_What is needed_: Word for word, restate every line of the listing that follows.

_Raw data_:
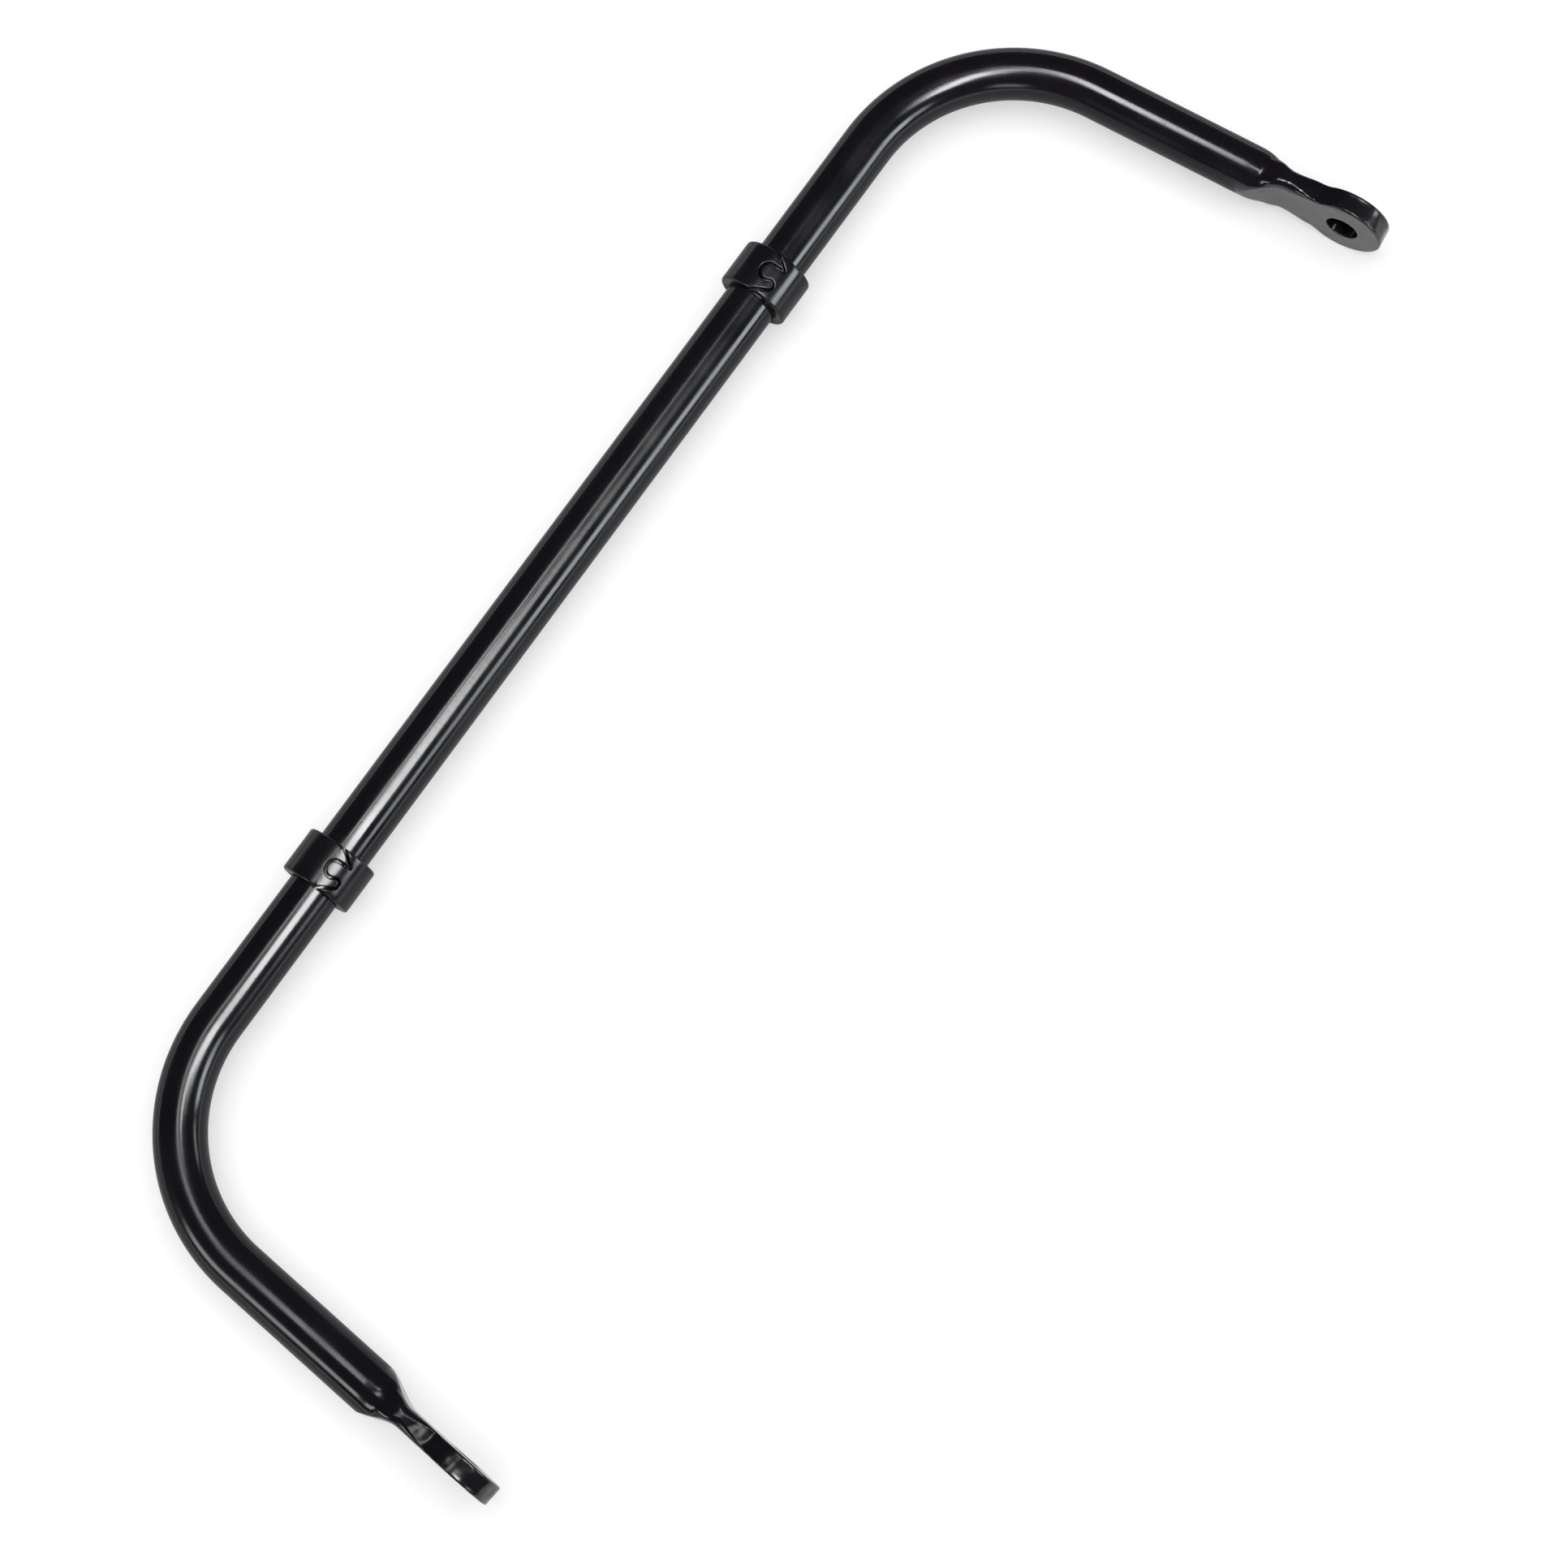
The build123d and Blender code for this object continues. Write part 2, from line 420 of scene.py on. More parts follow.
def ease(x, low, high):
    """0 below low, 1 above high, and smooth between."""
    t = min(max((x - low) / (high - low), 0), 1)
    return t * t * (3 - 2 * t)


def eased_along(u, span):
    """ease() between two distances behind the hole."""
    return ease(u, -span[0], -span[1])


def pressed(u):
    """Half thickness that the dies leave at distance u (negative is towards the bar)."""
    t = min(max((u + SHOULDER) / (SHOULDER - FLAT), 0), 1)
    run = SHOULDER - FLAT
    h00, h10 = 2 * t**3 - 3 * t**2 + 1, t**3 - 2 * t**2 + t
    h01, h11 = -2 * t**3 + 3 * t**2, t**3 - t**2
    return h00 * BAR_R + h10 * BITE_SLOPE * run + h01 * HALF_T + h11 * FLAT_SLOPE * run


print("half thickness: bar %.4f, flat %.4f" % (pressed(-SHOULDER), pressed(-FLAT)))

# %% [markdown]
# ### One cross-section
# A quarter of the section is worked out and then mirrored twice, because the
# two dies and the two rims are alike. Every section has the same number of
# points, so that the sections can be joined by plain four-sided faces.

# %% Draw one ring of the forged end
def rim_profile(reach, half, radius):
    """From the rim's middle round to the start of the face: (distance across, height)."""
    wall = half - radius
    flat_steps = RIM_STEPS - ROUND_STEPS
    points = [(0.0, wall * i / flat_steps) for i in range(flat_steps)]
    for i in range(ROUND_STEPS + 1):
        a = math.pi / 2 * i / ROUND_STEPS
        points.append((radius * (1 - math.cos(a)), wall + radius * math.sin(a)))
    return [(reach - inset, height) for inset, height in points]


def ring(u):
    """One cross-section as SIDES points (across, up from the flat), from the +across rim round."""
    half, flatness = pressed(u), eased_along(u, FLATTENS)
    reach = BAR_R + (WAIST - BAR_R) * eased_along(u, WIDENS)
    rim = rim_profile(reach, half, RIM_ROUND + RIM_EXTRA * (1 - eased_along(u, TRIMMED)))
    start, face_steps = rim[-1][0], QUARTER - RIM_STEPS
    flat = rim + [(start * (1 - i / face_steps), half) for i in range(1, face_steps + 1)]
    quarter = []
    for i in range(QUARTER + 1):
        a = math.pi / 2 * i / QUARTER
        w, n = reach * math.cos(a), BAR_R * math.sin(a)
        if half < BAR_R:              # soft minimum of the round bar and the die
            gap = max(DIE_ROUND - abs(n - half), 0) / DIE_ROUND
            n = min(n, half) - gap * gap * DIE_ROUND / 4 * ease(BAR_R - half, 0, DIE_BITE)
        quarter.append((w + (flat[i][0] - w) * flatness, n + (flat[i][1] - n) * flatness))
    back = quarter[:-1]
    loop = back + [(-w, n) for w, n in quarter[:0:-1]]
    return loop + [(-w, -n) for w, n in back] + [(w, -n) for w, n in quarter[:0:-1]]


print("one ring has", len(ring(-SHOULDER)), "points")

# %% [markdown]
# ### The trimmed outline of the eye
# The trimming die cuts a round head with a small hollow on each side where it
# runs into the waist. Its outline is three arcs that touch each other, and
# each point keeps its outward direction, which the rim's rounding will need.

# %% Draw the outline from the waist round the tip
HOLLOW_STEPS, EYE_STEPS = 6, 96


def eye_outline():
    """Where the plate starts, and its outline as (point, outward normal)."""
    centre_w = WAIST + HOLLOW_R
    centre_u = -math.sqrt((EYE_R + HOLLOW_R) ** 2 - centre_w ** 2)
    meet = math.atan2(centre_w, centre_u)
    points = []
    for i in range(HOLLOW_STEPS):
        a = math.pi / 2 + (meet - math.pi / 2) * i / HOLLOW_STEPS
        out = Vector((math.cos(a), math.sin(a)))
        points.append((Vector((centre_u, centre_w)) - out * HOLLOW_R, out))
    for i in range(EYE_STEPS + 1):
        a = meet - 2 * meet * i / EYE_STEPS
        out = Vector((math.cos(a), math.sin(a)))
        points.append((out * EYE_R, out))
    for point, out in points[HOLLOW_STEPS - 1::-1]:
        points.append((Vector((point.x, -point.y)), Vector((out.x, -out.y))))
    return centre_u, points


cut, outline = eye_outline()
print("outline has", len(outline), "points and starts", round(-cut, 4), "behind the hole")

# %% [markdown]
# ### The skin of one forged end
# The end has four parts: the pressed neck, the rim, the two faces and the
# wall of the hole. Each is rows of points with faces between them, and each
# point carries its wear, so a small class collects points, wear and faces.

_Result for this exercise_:
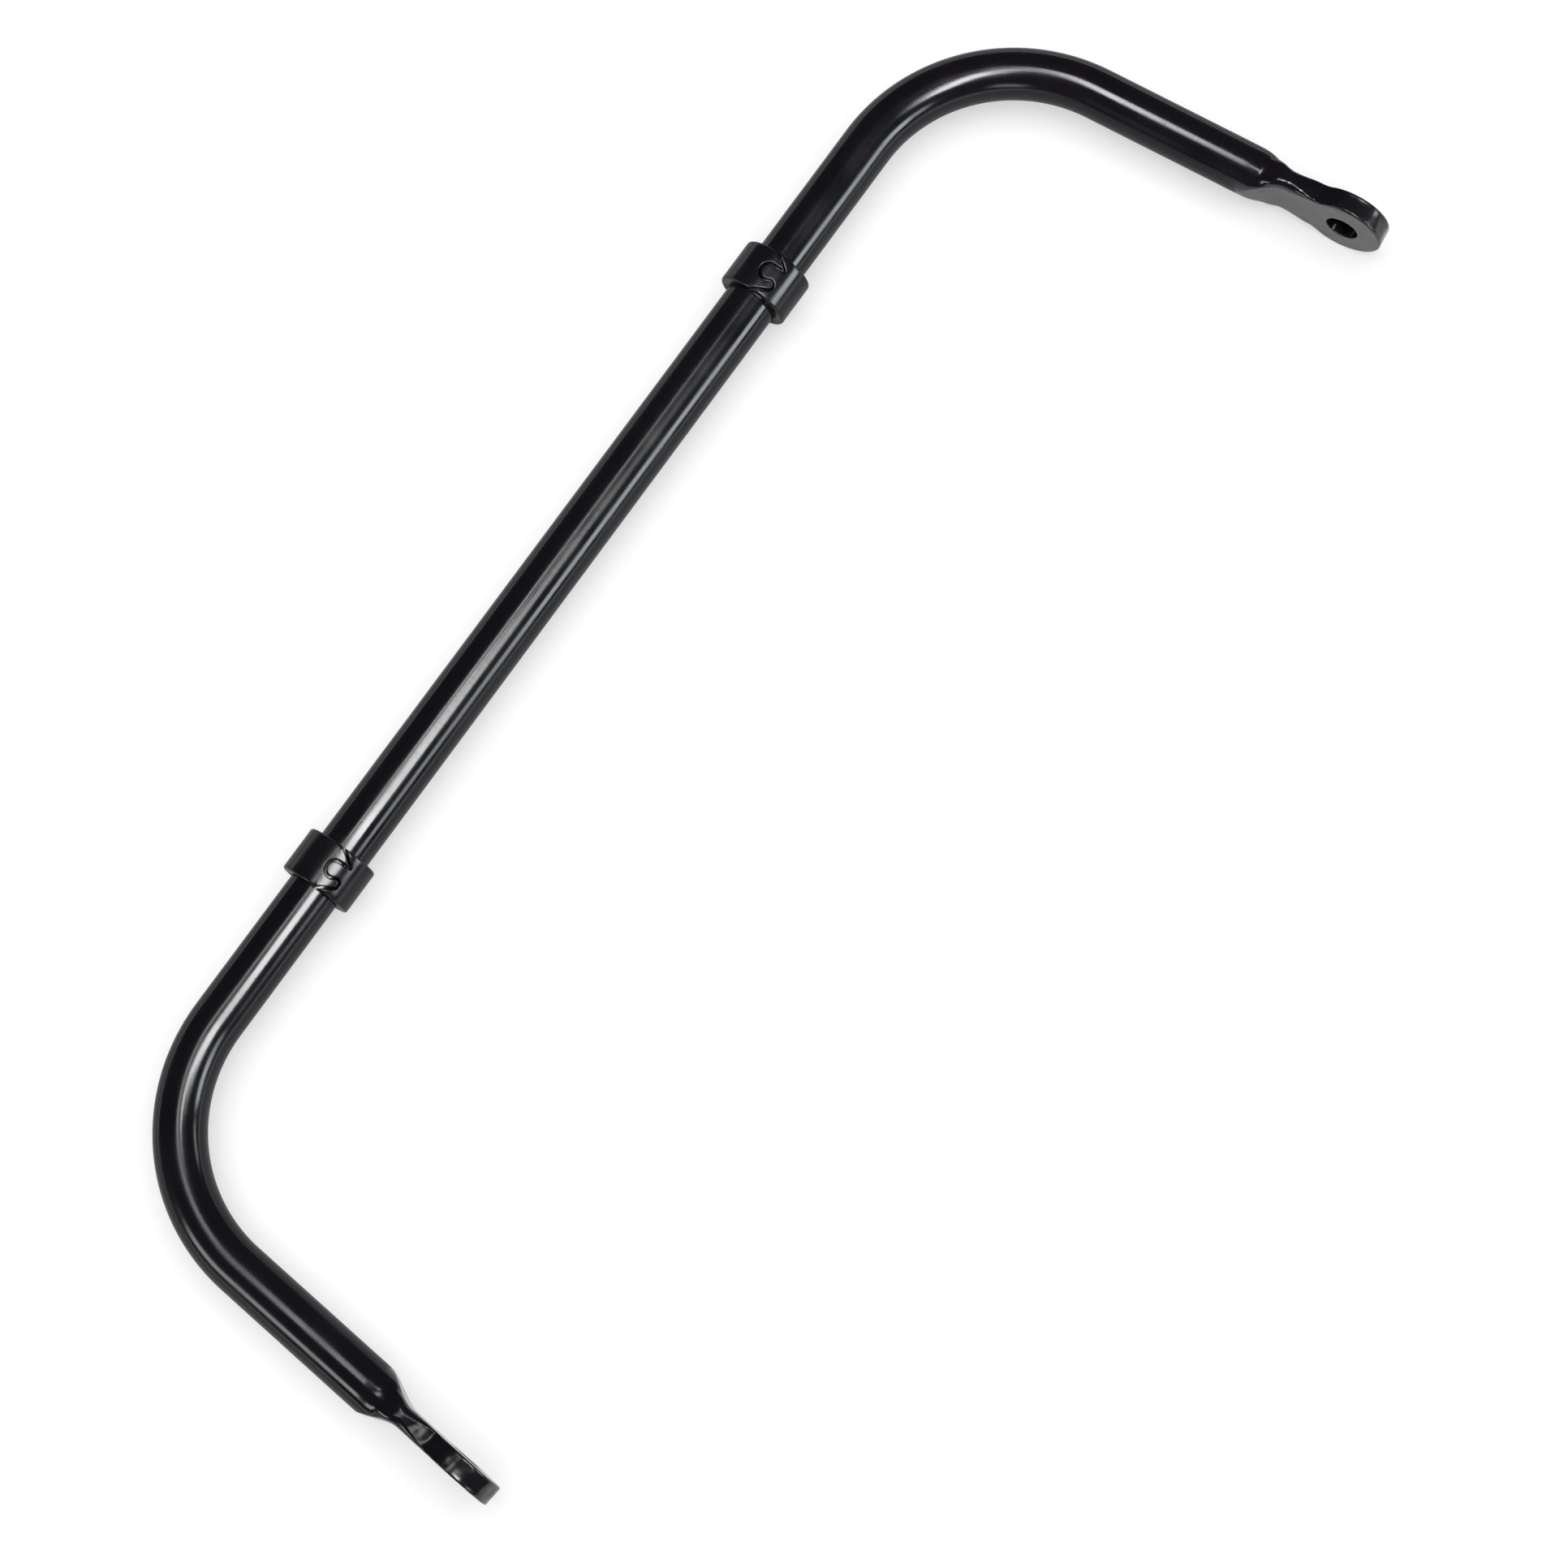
The build123d and Blender code for this object continues. Write part 2, from line 420 of scene.py on. More parts follow.
def ease(x, low, high):
    """0 below low, 1 above high, and smooth between."""
    t = min(max((x - low) / (high - low), 0), 1)
    return t * t * (3 - 2 * t)


def eased_along(u, span):
    """ease() between two distances behind the hole."""
    return ease(u, -span[0], -span[1])


def pressed(u):
    """Half thickness that the dies leave at distance u (negative is towards the bar)."""
    t = min(max((u + SHOULDER) / (SHOULDER - FLAT), 0), 1)
    run = SHOULDER - FLAT
    h00, h10 = 2 * t**3 - 3 * t**2 + 1, t**3 - 2 * t**2 + t
    h01, h11 = -2 * t**3 + 3 * t**2, t**3 - t**2
    return h00 * BAR_R + h10 * BITE_SLOPE * run + h01 * HALF_T + h11 * FLAT_SLOPE * run


print("half thickness: bar %.4f, flat %.4f" % (pressed(-SHOULDER), pressed(-FLAT)))

# %% [markdown]
# ### One cross-section
# A quarter of the section is worked out and then mirrored twice, because the
# two dies and the two rims are alike. Every section has the same number of
# points, so that the sections can be joined by plain four-sided faces.

# %% Draw one ring of the forged end
def rim_profile(reach, half, radius):
    """From the rim's middle round to the start of the face: (distance across, height)."""
    wall = half - radius
    flat_steps = RIM_STEPS - ROUND_STEPS
    points = [(0.0, wall * i / flat_steps) for i in range(flat_steps)]
    for i in range(ROUND_STEPS + 1):
        a = math.pi / 2 * i / ROUND_STEPS
        points.append((radius * (1 - math.cos(a)), wall + radius * math.sin(a)))
    return [(reach - inset, height) for inset, height in points]


def ring(u):
    """One cross-section as SIDES points (across, up from the flat), from the +across rim round."""
    half, flatness = pressed(u), eased_along(u, FLATTENS)
    reach = BAR_R + (WAIST - BAR_R) * eased_along(u, WIDENS)
    rim = rim_profile(reach, half, RIM_ROUND + RIM_EXTRA * (1 - eased_along(u, TRIMMED)))
    start, face_steps = rim[-1][0], QUARTER - RIM_STEPS
    flat = rim + [(start * (1 - i / face_steps), half) for i in range(1, face_steps + 1)]
    quarter = []
    for i in range(QUARTER + 1):
        a = math.pi / 2 * i / QUARTER
        w, n = reach * math.cos(a), BAR_R * math.sin(a)
        if half < BAR_R:              # soft minimum of the round bar and the die
            gap = max(DIE_ROUND - abs(n - half), 0) / DIE_ROUND
            n = min(n, half) - gap * gap * DIE_ROUND / 4 * ease(BAR_R - half, 0, DIE_BITE)
        quarter.append((w + (flat[i][0] - w) * flatness, n + (flat[i][1] - n) * flatness))
    back = quarter[:-1]
    loop = back + [(-w, n) for w, n in quarter[:0:-1]]
    return loop + [(-w, -n) for w, n in back] + [(w, -n) for w, n in quarter[:0:-1]]


print("one ring has", len(ring(-SHOULDER)), "points")

# %% [markdown]
# ### The trimmed outline of the eye
# The trimming die cuts a round head with a small hollow on each side where it
# runs into the waist. Its outline is three arcs that touch each other, and
# each point keeps its outward direction, which the rim's rounding will need.

# %% Draw the outline from the waist round the tip
HOLLOW_STEPS, EYE_STEPS = 6, 96


def eye_outline():
    """Where the plate starts, and its outline as (point, outward normal)."""
    centre_w = WAIST + HOLLOW_R
    centre_u = -math.sqrt((EYE_R + HOLLOW_R) ** 2 - centre_w ** 2)
    meet = math.atan2(centre_w, centre_u)
    points = []
    for i in range(HOLLOW_STEPS):
        a = math.pi / 2 + (meet - math.pi / 2) * i / HOLLOW_STEPS
        out = Vector((math.cos(a), math.sin(a)))
        points.append((Vector((centre_u, centre_w)) - out * HOLLOW_R, out))
    for i in range(EYE_STEPS + 1):
        a = meet - 2 * meet * i / EYE_STEPS
        out = Vector((math.cos(a), math.sin(a)))
        points.append((out * EYE_R, out))
    for point, out in points[HOLLOW_STEPS - 1::-1]:
        points.append((Vector((point.x, -point.y)), Vector((out.x, -out.y))))
    return centre_u, points


cut, outline = eye_outline()
print("outline has", len(outline), "points and starts", round(-cut, 4), "behind the hole")

# %% [markdown]
# ### The skin of one forged end
# The end has four parts: the pressed neck, the rim, the two faces and the
# wall of the hole. Each is rows of points with faces between them, and each
# point carries its wear, so a small class collects points, wear and faces.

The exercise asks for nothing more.